◆ SUPPLIED DATA

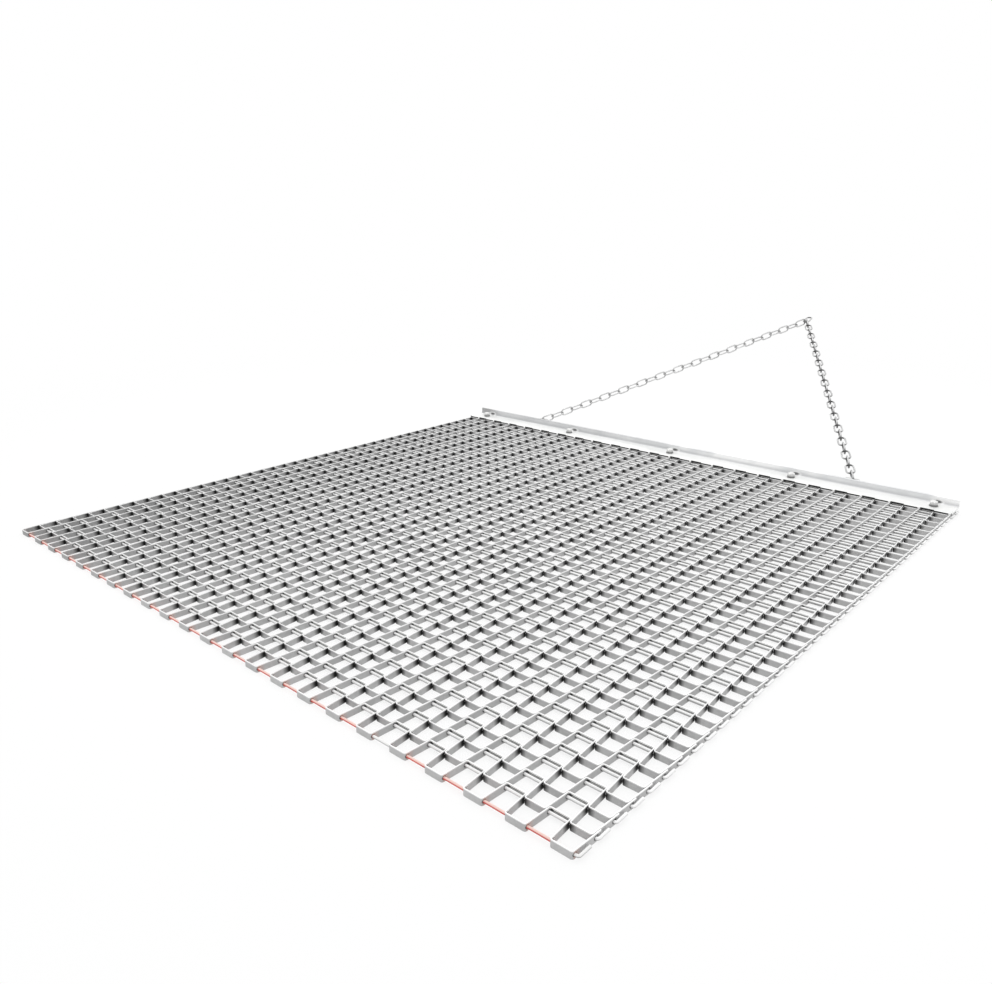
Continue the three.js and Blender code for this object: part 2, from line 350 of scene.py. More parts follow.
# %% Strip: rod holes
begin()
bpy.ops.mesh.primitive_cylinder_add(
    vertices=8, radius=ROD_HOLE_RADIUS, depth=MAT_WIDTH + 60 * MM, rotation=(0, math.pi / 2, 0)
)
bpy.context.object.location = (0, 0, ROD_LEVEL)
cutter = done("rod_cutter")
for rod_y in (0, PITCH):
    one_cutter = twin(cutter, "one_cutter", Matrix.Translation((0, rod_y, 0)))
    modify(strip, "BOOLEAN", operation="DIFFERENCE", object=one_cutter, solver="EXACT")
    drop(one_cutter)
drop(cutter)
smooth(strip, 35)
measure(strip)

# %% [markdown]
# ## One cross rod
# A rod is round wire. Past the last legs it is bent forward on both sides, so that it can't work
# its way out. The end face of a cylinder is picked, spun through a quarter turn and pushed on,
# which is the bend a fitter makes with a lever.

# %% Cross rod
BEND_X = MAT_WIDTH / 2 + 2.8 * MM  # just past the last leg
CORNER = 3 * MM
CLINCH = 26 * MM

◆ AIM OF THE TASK
Set down the listing above in full, please, exactly as it appears.

◆ REPLY TO THE EXERCISE
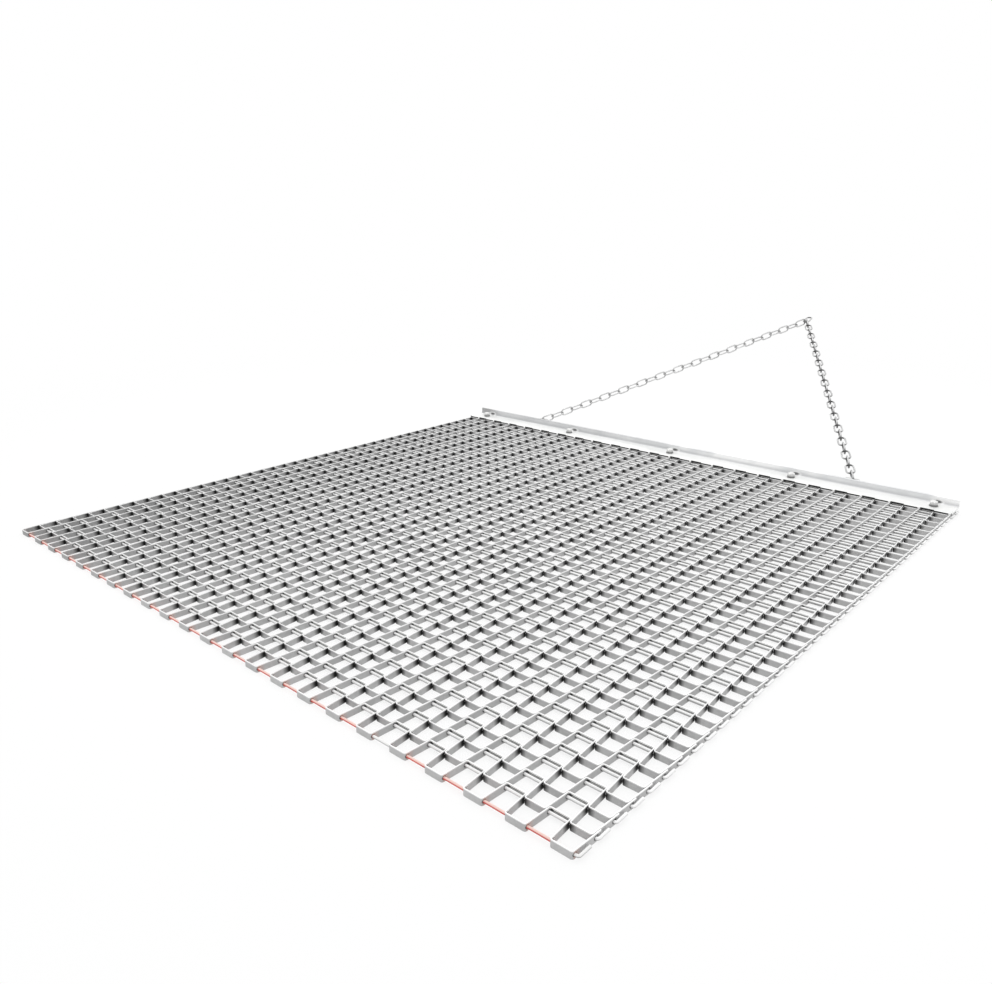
Continue the three.js and Blender code for this object: part 2, from line 350 of scene.py. More parts follow.
# %% Strip: rod holes
begin()
bpy.ops.mesh.primitive_cylinder_add(
    vertices=8, radius=ROD_HOLE_RADIUS, depth=MAT_WIDTH + 60 * MM, rotation=(0, math.pi / 2, 0)
)
bpy.context.object.location = (0, 0, ROD_LEVEL)
cutter = done("rod_cutter")
for rod_y in (0, PITCH):
    one_cutter = twin(cutter, "one_cutter", Matrix.Translation((0, rod_y, 0)))
    modify(strip, "BOOLEAN", operation="DIFFERENCE", object=one_cutter, solver="EXACT")
    drop(one_cutter)
drop(cutter)
smooth(strip, 35)
measure(strip)

# %% [markdown]
# ## One cross rod
# A rod is round wire. Past the last legs it is bent forward on both sides, so that it can't work
# its way out. The end face of a cylinder is picked, spun through a quarter turn and pushed on,
# which is the bend a fitter makes with a lever.

# %% Cross rod
BEND_X = MAT_WIDTH / 2 + 2.8 * MM  # just past the last leg
CORNER = 3 * MM
CLINCH = 26 * MM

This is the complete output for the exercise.